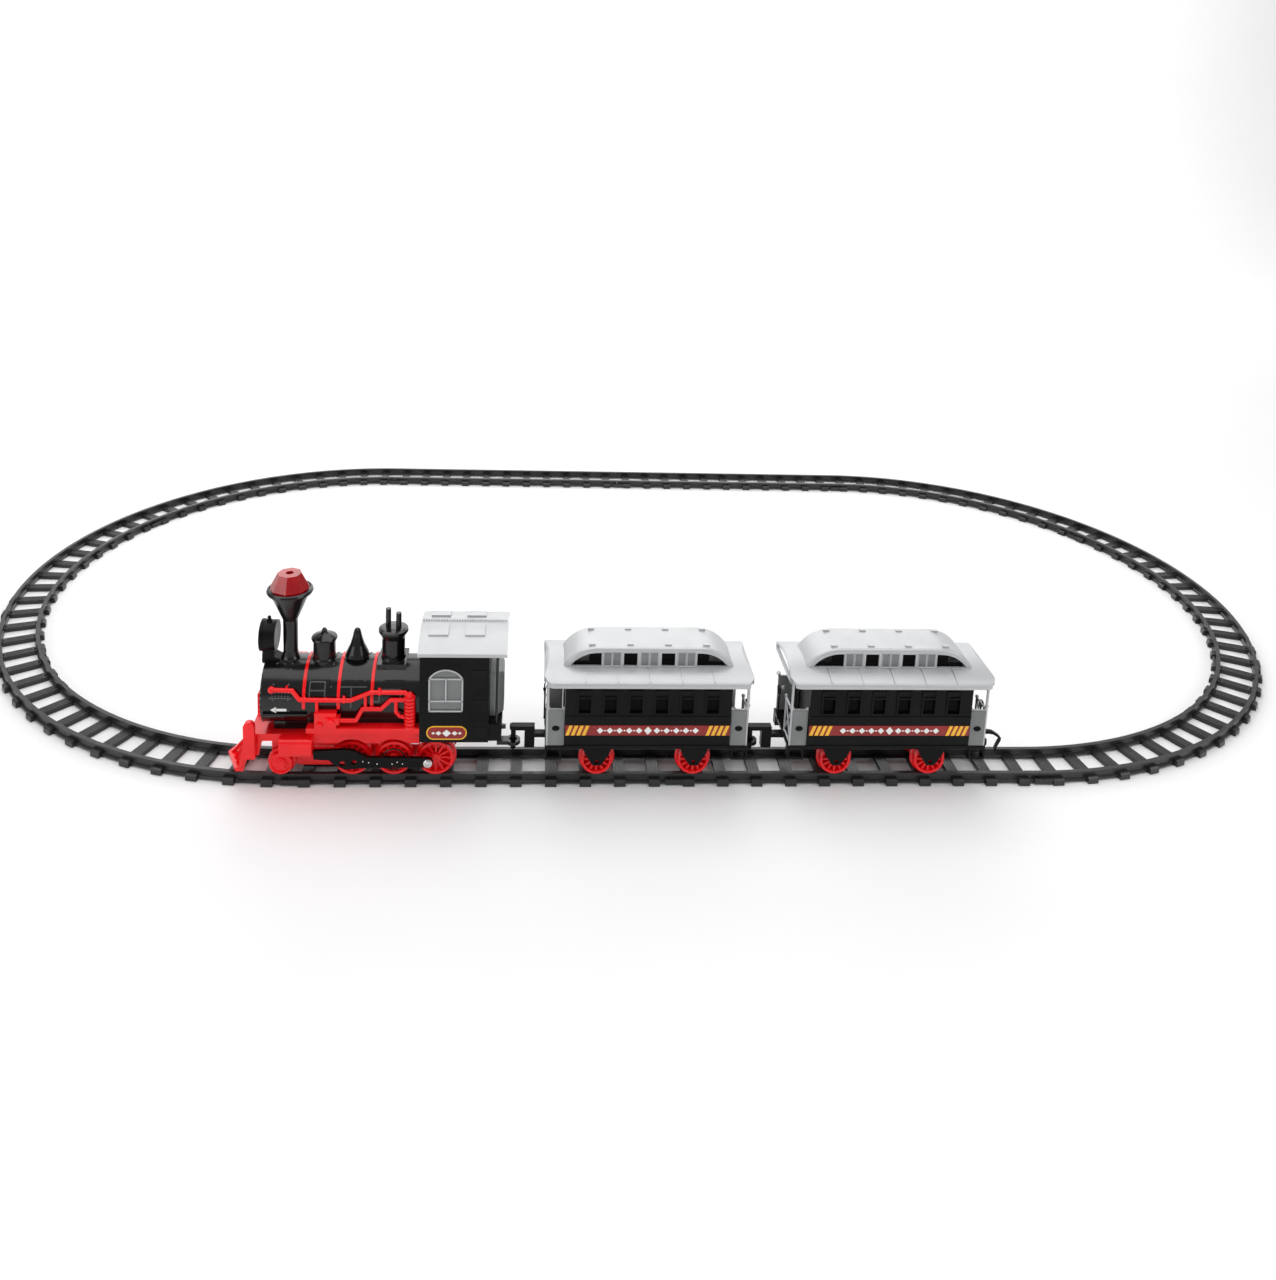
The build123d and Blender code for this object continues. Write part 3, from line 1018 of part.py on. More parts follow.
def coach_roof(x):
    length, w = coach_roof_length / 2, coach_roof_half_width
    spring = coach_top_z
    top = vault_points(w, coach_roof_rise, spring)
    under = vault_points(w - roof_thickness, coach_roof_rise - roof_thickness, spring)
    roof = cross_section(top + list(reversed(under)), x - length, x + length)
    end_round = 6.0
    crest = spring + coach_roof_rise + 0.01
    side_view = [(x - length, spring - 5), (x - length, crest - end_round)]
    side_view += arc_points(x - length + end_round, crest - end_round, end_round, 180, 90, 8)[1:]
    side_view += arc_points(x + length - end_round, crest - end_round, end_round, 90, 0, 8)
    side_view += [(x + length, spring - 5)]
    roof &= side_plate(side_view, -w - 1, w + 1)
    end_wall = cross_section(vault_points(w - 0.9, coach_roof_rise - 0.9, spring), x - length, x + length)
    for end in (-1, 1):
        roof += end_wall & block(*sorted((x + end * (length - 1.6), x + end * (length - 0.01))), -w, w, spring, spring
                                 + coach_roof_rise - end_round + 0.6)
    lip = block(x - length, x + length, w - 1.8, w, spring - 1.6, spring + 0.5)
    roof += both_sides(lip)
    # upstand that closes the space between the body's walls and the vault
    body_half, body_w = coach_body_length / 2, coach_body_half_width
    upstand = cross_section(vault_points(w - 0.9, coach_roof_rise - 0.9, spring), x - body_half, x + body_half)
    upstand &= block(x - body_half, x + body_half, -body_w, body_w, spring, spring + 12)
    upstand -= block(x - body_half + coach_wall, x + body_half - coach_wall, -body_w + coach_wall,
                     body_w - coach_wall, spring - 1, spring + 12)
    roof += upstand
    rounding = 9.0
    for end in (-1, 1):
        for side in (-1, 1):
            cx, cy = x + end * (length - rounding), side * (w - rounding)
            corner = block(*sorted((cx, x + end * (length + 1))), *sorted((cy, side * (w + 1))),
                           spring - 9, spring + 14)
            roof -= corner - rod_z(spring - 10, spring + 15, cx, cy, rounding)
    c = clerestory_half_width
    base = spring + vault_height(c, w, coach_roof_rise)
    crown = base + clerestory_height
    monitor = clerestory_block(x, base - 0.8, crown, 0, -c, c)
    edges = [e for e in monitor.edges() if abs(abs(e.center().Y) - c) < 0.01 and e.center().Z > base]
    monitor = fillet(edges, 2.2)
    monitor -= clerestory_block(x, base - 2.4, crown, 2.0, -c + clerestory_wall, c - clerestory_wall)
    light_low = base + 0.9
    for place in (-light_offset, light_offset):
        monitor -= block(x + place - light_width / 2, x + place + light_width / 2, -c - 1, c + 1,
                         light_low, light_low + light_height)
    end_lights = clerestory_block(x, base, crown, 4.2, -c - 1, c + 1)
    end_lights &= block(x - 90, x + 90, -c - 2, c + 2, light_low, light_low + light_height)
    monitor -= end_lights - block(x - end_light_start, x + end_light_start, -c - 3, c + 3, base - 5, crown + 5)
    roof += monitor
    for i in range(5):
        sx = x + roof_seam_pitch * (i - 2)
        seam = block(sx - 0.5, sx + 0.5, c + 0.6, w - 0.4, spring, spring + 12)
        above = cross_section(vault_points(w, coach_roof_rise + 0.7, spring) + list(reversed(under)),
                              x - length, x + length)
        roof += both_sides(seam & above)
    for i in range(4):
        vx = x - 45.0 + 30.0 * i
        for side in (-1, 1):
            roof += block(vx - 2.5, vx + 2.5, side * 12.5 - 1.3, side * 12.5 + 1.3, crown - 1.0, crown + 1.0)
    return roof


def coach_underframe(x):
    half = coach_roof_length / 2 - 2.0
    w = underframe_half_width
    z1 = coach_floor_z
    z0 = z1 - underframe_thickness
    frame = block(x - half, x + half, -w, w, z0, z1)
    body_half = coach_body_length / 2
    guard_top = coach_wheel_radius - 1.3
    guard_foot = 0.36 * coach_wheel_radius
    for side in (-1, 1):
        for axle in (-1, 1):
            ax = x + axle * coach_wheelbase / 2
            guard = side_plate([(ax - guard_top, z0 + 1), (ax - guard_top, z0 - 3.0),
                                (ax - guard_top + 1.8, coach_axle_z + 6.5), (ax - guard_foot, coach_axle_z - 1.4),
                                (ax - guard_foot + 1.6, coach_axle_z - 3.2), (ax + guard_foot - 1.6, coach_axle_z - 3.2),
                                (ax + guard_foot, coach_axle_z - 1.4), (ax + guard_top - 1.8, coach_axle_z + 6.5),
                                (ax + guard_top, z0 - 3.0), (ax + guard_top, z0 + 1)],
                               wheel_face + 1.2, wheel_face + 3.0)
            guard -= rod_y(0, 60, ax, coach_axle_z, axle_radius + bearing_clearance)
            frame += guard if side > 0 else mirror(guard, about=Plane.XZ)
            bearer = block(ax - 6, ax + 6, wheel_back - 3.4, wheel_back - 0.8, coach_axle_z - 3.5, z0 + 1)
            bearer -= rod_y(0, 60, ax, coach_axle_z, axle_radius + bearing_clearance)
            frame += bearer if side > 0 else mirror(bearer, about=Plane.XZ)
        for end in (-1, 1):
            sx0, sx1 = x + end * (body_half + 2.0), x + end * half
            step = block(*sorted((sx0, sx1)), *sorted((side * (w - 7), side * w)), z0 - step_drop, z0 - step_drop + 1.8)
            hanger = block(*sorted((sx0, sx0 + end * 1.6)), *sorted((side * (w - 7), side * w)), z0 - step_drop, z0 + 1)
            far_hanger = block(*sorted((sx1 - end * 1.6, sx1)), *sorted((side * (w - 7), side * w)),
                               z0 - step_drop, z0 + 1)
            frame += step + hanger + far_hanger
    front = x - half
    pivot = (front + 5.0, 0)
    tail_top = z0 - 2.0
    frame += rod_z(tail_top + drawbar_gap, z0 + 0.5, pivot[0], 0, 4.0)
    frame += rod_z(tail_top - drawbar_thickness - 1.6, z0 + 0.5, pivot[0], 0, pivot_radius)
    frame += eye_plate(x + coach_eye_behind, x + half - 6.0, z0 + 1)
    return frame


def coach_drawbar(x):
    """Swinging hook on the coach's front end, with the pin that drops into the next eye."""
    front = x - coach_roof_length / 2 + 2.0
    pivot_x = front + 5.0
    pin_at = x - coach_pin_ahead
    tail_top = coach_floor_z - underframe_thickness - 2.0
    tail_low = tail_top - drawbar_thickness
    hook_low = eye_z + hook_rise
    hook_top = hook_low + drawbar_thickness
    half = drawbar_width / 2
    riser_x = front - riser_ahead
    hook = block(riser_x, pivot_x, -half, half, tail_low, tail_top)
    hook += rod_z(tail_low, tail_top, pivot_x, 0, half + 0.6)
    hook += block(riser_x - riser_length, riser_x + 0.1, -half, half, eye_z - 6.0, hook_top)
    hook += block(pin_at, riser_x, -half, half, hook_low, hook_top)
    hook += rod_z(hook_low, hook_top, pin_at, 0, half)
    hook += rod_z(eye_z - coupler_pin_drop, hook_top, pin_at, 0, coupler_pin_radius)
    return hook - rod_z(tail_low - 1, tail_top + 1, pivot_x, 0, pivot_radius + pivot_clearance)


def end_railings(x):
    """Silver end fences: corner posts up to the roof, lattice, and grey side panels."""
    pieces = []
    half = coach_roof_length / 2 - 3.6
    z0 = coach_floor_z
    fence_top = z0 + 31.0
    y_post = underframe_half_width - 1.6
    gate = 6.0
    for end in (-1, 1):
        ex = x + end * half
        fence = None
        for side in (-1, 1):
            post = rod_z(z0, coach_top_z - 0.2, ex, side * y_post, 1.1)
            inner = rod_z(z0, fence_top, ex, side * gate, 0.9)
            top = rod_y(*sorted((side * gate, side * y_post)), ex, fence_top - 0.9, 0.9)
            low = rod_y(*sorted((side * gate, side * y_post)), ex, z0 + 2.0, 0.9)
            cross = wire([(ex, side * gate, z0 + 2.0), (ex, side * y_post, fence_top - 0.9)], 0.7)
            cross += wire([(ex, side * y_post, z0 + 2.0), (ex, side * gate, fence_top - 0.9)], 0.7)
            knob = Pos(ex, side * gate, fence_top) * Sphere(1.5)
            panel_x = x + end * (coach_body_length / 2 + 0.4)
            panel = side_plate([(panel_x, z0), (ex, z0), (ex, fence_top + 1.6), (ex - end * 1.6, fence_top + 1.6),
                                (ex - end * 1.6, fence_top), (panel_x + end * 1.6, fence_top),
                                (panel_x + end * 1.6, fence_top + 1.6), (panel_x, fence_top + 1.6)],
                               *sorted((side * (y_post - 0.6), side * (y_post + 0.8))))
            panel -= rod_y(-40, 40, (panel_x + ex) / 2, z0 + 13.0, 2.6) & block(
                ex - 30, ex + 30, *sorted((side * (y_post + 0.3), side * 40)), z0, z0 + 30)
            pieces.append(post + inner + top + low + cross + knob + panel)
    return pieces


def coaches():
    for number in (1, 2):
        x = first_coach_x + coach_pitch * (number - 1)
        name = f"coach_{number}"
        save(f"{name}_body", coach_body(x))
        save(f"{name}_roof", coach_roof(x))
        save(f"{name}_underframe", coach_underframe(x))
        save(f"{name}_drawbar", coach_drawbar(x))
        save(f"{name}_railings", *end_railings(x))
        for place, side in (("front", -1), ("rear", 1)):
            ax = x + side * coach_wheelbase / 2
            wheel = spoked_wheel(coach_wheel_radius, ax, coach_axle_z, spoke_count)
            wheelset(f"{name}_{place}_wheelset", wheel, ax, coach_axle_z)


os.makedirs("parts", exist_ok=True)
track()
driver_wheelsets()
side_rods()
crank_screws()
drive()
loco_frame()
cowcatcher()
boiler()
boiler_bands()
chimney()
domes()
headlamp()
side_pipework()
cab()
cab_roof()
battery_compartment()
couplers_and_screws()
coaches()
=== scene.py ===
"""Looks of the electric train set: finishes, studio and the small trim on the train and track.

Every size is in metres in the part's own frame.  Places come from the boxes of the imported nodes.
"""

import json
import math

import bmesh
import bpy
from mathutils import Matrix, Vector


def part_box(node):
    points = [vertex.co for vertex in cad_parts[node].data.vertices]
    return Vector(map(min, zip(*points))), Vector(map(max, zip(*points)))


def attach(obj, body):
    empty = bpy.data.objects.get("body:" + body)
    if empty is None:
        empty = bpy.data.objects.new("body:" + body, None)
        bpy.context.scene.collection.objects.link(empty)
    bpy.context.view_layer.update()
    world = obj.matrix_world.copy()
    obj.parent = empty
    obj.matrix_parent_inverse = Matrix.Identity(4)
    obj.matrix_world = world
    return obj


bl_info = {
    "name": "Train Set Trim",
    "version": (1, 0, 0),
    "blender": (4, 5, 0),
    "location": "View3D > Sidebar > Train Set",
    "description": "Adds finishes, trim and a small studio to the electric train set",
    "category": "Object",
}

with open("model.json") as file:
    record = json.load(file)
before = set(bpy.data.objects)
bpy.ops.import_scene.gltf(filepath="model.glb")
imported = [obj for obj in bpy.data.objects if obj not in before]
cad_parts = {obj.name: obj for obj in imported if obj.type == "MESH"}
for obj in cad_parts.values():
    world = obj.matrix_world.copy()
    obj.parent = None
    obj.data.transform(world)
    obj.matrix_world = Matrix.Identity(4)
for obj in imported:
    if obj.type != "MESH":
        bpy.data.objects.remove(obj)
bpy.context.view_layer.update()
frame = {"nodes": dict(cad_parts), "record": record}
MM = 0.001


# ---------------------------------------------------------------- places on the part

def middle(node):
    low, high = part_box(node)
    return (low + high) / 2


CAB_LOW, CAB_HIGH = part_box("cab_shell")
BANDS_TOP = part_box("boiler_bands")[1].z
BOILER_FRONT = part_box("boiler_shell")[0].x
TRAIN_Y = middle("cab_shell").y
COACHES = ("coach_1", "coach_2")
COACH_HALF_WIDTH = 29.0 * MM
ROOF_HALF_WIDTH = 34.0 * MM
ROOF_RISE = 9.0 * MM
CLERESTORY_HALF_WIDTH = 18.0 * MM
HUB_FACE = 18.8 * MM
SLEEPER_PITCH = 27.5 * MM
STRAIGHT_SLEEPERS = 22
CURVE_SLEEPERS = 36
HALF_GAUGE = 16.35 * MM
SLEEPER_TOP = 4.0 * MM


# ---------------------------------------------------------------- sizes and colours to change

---

■ **Requirement**
Reproduce, exactly as written, the stretch of lines whose first line is the one with "side_rods()" and whose last line is the one with "return (low + high) / 2".

■ **Task answer**
side_rods()
crank_screws()
drive()
loco_frame()
cowcatcher()
boiler()
boiler_bands()
chimney()
domes()
headlamp()
side_pipework()
cab()
cab_roof()
battery_compartment()
couplers_and_screws()
coaches()
=== scene.py ===
"""Looks of the electric train set: finishes, studio and the small trim on the train and track.

Every size is in metres in the part's own frame.  Places come from the boxes of the imported nodes.
"""

import json
import math

import bmesh
import bpy
from mathutils import Matrix, Vector


def part_box(node):
    points = [vertex.co for vertex in cad_parts[node].data.vertices]
    return Vector(map(min, zip(*points))), Vector(map(max, zip(*points)))


def attach(obj, body):
    empty = bpy.data.objects.get("body:" + body)
    if empty is None:
        empty = bpy.data.objects.new("body:" + body, None)
        bpy.context.scene.collection.objects.link(empty)
    bpy.context.view_layer.update()
    world = obj.matrix_world.copy()
    obj.parent = empty
    obj.matrix_parent_inverse = Matrix.Identity(4)
    obj.matrix_world = world
    return obj


bl_info = {
    "name": "Train Set Trim",
    "version": (1, 0, 0),
    "blender": (4, 5, 0),
    "location": "View3D > Sidebar > Train Set",
    "description": "Adds finishes, trim and a small studio to the electric train set",
    "category": "Object",
}

with open("model.json") as file:
    record = json.load(file)
before = set(bpy.data.objects)
bpy.ops.import_scene.gltf(filepath="model.glb")
imported = [obj for obj in bpy.data.objects if obj not in before]
cad_parts = {obj.name: obj for obj in imported if obj.type == "MESH"}
for obj in cad_parts.values():
    world = obj.matrix_world.copy()
    obj.parent = None
    obj.data.transform(world)
    obj.matrix_world = Matrix.Identity(4)
for obj in imported:
    if obj.type != "MESH":
        bpy.data.objects.remove(obj)
bpy.context.view_layer.update()
frame = {"nodes": dict(cad_parts), "record": record}
MM = 0.001


# ---------------------------------------------------------------- places on the part

def middle(node):
    low, high = part_box(node)
    return (low + high) / 2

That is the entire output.